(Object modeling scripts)
────────────────

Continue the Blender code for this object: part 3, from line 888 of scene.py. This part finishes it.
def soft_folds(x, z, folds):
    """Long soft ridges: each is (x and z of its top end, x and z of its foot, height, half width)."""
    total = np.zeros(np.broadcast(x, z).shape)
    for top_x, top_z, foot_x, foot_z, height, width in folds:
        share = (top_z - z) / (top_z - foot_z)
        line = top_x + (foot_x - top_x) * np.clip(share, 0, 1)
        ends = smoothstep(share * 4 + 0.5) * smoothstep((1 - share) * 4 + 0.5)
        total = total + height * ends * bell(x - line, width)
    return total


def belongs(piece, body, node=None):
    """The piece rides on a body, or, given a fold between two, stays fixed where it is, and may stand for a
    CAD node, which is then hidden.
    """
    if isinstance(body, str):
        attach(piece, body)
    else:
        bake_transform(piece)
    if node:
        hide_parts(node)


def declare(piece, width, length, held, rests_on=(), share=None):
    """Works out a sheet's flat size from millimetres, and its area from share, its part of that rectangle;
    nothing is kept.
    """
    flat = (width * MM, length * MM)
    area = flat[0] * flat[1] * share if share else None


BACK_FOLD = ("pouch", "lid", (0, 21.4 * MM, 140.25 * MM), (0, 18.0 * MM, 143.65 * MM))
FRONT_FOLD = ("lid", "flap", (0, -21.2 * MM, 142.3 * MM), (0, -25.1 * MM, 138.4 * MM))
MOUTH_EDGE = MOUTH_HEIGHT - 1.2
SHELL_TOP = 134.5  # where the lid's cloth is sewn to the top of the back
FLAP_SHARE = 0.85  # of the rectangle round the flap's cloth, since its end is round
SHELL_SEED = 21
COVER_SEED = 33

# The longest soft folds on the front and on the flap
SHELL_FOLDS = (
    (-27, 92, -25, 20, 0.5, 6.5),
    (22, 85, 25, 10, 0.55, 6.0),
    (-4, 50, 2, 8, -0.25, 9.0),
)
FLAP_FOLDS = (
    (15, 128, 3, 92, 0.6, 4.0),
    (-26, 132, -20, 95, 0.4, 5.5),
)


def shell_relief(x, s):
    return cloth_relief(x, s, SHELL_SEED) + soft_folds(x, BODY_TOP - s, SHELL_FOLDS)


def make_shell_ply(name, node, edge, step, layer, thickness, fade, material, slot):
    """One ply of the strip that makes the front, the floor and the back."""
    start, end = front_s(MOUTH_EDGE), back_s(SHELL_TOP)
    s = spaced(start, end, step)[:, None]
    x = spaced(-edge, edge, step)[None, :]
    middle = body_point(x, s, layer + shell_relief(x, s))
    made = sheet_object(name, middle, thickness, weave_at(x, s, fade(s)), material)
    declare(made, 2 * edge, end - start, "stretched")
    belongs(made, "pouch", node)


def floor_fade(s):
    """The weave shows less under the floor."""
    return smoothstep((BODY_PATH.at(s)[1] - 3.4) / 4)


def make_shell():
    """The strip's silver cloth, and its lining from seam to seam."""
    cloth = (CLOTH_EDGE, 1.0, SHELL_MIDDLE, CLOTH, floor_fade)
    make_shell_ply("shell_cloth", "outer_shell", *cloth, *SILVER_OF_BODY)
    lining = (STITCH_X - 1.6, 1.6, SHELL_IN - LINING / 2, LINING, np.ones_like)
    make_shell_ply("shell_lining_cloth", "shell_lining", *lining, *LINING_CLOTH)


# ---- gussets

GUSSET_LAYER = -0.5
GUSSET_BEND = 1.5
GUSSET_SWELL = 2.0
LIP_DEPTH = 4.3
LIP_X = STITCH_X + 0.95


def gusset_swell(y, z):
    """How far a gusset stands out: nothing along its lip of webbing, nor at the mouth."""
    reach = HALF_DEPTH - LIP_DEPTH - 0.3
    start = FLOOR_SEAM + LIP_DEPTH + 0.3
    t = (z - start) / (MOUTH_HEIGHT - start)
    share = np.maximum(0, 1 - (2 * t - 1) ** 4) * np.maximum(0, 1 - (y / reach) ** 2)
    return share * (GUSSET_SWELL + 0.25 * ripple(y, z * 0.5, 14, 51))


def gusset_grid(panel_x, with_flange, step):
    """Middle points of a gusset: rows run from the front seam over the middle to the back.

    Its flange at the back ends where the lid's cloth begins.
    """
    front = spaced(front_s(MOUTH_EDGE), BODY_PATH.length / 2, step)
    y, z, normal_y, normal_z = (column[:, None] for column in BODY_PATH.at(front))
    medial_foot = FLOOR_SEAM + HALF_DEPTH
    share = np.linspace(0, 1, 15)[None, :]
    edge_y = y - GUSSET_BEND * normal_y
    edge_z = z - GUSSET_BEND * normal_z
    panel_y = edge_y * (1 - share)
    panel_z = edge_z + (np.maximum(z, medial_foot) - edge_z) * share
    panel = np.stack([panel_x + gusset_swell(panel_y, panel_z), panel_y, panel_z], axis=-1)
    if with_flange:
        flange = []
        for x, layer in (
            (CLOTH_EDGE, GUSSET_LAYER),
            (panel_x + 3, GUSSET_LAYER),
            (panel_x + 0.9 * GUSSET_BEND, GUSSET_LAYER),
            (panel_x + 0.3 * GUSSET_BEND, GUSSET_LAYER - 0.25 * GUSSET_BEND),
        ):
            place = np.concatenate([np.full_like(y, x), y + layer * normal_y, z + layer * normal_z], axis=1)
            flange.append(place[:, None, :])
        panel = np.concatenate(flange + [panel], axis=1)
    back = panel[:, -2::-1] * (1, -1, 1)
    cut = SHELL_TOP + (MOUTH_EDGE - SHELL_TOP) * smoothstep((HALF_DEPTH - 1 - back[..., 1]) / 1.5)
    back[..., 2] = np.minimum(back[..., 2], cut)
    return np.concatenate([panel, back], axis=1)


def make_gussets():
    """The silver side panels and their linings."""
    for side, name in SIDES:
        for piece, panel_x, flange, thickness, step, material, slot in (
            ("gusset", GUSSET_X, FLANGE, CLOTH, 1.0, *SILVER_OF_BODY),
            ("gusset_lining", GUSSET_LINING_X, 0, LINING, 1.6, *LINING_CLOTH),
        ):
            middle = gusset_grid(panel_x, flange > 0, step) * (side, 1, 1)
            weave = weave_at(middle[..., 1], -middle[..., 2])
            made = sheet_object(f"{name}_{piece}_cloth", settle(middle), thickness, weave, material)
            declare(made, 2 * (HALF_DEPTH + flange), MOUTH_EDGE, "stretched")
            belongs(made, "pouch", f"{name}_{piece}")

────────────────

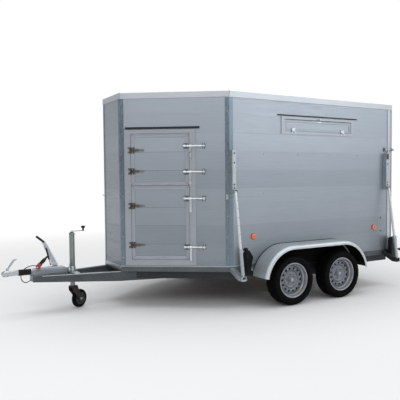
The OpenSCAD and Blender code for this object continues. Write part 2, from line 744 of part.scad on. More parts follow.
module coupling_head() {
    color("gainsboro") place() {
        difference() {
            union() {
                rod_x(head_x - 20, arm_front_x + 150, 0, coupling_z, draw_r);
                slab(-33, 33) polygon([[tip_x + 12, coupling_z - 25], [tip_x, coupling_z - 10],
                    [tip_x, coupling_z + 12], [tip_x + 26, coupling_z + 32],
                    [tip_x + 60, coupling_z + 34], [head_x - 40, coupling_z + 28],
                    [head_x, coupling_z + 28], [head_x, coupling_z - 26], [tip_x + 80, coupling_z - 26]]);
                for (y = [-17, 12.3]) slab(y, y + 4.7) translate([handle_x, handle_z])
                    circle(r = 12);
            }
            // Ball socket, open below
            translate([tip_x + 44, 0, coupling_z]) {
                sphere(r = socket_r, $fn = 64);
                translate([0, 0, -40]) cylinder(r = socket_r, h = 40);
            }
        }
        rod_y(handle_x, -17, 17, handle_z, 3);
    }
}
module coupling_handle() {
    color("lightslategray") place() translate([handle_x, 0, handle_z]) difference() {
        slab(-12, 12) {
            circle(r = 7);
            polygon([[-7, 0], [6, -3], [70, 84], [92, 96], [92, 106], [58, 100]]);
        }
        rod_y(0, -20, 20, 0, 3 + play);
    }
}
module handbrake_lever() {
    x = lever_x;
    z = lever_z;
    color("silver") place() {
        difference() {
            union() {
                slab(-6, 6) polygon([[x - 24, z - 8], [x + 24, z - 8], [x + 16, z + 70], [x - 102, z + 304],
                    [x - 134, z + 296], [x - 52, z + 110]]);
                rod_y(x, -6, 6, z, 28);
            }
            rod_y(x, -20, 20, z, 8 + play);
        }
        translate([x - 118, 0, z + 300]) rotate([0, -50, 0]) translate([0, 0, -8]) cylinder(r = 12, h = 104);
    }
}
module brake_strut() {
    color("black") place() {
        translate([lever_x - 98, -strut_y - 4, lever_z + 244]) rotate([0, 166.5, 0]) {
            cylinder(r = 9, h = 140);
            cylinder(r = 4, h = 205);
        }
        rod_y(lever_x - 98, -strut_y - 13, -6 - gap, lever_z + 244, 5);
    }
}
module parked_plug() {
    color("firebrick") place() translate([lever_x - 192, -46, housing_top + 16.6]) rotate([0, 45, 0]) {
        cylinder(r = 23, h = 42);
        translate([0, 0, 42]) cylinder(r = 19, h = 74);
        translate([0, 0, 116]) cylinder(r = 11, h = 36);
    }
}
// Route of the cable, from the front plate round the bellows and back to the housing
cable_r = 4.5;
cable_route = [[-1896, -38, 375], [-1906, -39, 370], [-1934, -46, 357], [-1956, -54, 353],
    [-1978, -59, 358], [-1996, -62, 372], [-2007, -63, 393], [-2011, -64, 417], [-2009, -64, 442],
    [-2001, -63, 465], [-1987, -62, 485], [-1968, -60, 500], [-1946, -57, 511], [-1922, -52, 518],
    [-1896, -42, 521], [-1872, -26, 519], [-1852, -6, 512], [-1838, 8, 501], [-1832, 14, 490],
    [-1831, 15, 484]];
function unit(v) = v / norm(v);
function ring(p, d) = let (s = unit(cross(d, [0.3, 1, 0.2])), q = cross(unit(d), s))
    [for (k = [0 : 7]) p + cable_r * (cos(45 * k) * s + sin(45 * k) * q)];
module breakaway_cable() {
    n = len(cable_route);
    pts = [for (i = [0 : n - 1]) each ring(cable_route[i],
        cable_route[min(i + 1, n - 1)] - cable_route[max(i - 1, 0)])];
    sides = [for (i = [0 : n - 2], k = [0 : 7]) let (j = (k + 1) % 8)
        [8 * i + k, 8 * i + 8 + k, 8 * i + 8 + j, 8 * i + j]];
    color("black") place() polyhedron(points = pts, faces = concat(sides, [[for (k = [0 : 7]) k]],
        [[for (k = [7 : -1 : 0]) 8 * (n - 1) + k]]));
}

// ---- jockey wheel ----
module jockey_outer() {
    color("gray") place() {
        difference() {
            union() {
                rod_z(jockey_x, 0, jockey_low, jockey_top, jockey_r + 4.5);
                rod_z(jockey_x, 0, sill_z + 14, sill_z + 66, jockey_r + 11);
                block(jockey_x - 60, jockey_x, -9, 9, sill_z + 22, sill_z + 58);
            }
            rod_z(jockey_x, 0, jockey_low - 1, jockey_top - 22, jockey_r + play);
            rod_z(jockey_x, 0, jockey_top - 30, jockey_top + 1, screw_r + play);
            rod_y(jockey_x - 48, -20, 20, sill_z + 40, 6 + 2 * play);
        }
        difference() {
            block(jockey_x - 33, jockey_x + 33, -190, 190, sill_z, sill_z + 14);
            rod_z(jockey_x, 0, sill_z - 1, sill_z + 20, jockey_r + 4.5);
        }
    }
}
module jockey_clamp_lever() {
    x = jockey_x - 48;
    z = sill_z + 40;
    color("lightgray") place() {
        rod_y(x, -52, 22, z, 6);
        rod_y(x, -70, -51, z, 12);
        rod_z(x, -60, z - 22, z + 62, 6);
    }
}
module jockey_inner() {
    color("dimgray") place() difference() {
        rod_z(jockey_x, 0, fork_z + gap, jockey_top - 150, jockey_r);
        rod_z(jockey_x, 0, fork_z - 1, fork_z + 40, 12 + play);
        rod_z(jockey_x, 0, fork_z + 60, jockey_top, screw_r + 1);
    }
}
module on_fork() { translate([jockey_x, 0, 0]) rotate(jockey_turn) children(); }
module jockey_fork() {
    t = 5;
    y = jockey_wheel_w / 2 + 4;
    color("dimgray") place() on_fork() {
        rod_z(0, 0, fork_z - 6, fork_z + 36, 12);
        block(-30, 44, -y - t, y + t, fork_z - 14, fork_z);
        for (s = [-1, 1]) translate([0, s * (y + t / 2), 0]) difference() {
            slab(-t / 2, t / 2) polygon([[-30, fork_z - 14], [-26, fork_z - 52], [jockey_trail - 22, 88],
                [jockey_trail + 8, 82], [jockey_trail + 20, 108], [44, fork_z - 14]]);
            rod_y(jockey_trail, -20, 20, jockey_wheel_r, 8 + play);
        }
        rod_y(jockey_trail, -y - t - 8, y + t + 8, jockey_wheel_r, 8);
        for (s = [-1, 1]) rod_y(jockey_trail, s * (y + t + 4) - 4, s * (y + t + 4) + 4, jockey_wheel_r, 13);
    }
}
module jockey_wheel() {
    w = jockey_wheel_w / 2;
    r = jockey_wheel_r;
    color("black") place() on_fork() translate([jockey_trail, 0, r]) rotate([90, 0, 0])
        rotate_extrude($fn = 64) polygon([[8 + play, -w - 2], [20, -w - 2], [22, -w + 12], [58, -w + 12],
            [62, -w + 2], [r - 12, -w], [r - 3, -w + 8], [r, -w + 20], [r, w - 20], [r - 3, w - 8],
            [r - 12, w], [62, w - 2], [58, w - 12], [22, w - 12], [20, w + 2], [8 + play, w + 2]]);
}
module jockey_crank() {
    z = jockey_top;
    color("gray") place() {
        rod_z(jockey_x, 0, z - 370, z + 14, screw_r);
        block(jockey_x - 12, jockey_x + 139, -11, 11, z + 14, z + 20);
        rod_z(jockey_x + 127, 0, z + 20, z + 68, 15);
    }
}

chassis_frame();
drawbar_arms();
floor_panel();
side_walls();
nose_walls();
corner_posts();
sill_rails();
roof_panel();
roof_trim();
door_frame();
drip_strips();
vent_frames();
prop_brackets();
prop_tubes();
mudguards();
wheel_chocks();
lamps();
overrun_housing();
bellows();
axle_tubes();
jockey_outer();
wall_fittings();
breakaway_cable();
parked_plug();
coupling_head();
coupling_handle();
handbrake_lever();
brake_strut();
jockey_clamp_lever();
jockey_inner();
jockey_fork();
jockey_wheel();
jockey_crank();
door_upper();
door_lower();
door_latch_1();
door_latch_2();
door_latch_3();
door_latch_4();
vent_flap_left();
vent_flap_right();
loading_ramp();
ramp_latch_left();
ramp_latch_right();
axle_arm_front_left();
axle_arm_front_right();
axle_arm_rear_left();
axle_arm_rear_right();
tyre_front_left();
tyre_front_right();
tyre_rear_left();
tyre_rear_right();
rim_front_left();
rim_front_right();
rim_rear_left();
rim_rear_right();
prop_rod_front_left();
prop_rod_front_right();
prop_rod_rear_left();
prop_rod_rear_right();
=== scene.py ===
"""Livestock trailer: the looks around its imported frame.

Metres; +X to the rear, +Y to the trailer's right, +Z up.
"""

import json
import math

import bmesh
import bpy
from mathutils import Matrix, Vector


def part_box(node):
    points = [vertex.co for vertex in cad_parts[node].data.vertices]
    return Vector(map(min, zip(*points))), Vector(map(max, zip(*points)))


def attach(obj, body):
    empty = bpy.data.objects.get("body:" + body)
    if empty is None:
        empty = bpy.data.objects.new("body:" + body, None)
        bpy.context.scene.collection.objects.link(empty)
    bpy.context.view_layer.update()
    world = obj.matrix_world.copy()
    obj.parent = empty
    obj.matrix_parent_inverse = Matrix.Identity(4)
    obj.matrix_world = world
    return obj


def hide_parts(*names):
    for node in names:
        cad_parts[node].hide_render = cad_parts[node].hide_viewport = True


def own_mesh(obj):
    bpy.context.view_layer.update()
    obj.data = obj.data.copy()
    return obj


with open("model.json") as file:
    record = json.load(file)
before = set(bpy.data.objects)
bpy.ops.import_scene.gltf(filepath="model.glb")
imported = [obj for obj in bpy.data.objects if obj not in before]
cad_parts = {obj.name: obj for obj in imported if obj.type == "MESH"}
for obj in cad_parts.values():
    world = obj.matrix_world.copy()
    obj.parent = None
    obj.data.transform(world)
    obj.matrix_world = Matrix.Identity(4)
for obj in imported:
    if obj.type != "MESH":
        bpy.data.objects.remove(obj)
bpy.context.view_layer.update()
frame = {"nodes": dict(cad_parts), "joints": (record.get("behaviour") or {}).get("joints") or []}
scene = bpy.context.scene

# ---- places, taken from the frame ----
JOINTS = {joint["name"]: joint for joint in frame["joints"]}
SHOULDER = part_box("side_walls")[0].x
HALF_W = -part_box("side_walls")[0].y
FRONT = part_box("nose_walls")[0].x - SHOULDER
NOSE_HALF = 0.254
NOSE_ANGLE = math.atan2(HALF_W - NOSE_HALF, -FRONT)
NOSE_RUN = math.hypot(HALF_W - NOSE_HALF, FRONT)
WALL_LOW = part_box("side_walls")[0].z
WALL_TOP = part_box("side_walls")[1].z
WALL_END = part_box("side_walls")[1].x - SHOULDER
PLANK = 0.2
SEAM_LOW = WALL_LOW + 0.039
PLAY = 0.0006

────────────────

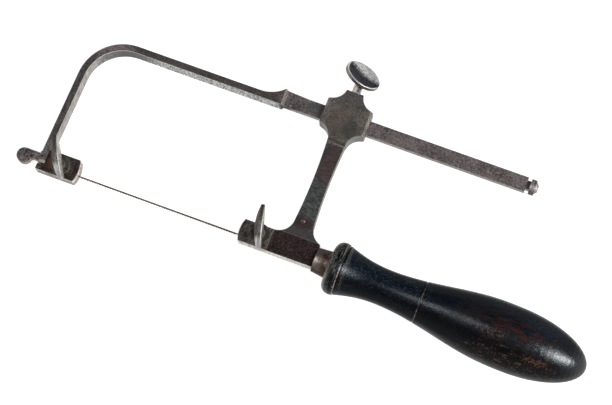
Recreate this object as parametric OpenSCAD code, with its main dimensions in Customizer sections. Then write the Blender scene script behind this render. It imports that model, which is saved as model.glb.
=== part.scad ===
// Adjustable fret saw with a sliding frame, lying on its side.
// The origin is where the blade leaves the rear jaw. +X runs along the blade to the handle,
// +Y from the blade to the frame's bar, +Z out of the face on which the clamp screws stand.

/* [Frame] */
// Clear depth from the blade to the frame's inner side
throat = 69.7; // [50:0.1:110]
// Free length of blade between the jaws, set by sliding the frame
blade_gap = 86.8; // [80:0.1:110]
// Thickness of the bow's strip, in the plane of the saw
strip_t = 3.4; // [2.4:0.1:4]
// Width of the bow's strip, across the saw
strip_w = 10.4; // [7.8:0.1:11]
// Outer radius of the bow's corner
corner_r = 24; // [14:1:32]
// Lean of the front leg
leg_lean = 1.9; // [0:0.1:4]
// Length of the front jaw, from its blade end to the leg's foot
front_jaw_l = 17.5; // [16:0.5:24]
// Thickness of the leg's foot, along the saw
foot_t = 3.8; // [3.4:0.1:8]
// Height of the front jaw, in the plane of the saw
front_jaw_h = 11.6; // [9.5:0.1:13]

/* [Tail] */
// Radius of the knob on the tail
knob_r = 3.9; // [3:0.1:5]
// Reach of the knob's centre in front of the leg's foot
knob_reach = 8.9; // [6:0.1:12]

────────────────

• WRITTEN INSTRUCTION: Transcribe the lines beginning at the one that contains "chassis_frame();" and ending at the one that contains "in imported if", with nothing added or left out.

• THE RESULT:
chassis_frame();
drawbar_arms();
floor_panel();
side_walls();
nose_walls();
corner_posts();
sill_rails();
roof_panel();
roof_trim();
door_frame();
drip_strips();
vent_frames();
prop_brackets();
prop_tubes();
mudguards();
wheel_chocks();
lamps();
overrun_housing();
bellows();
axle_tubes();
jockey_outer();
wall_fittings();
breakaway_cable();
parked_plug();
coupling_head();
coupling_handle();
handbrake_lever();
brake_strut();
jockey_clamp_lever();
jockey_inner();
jockey_fork();
jockey_wheel();
jockey_crank();
door_upper();
door_lower();
door_latch_1();
door_latch_2();
door_latch_3();
door_latch_4();
vent_flap_left();
vent_flap_right();
loading_ramp();
ramp_latch_left();
ramp_latch_right();
axle_arm_front_left();
axle_arm_front_right();
axle_arm_rear_left();
axle_arm_rear_right();
tyre_front_left();
tyre_front_right();
tyre_rear_left();
tyre_rear_right();
rim_front_left();
rim_front_right();
rim_rear_left();
rim_rear_right();
prop_rod_front_left();
prop_rod_front_right();
prop_rod_rear_left();
prop_rod_rear_right();
=== scene.py ===
"""Livestock trailer: the looks around its imported frame.

Metres; +X to the rear, +Y to the trailer's right, +Z up.
"""

import json
import math

import bmesh
import bpy
from mathutils import Matrix, Vector


def part_box(node):
    points = [vertex.co for vertex in cad_parts[node].data.vertices]
    return Vector(map(min, zip(*points))), Vector(map(max, zip(*points)))


def attach(obj, body):
    empty = bpy.data.objects.get("body:" + body)
    if empty is None:
        empty = bpy.data.objects.new("body:" + body, None)
        bpy.context.scene.collection.objects.link(empty)
    bpy.context.view_layer.update()
    world = obj.matrix_world.copy()
    obj.parent = empty
    obj.matrix_parent_inverse = Matrix.Identity(4)
    obj.matrix_world = world
    return obj


def hide_parts(*names):
    for node in names:
        cad_parts[node].hide_render = cad_parts[node].hide_viewport = True


def own_mesh(obj):
    bpy.context.view_layer.update()
    obj.data = obj.data.copy()
    return obj


with open("model.json") as file:
    record = json.load(file)
before = set(bpy.data.objects)
bpy.ops.import_scene.gltf(filepath="model.glb")
imported = [obj for obj in bpy.data.objects if obj not in before]
cad_parts = {obj.name: obj for obj in imported if obj.type == "MESH"}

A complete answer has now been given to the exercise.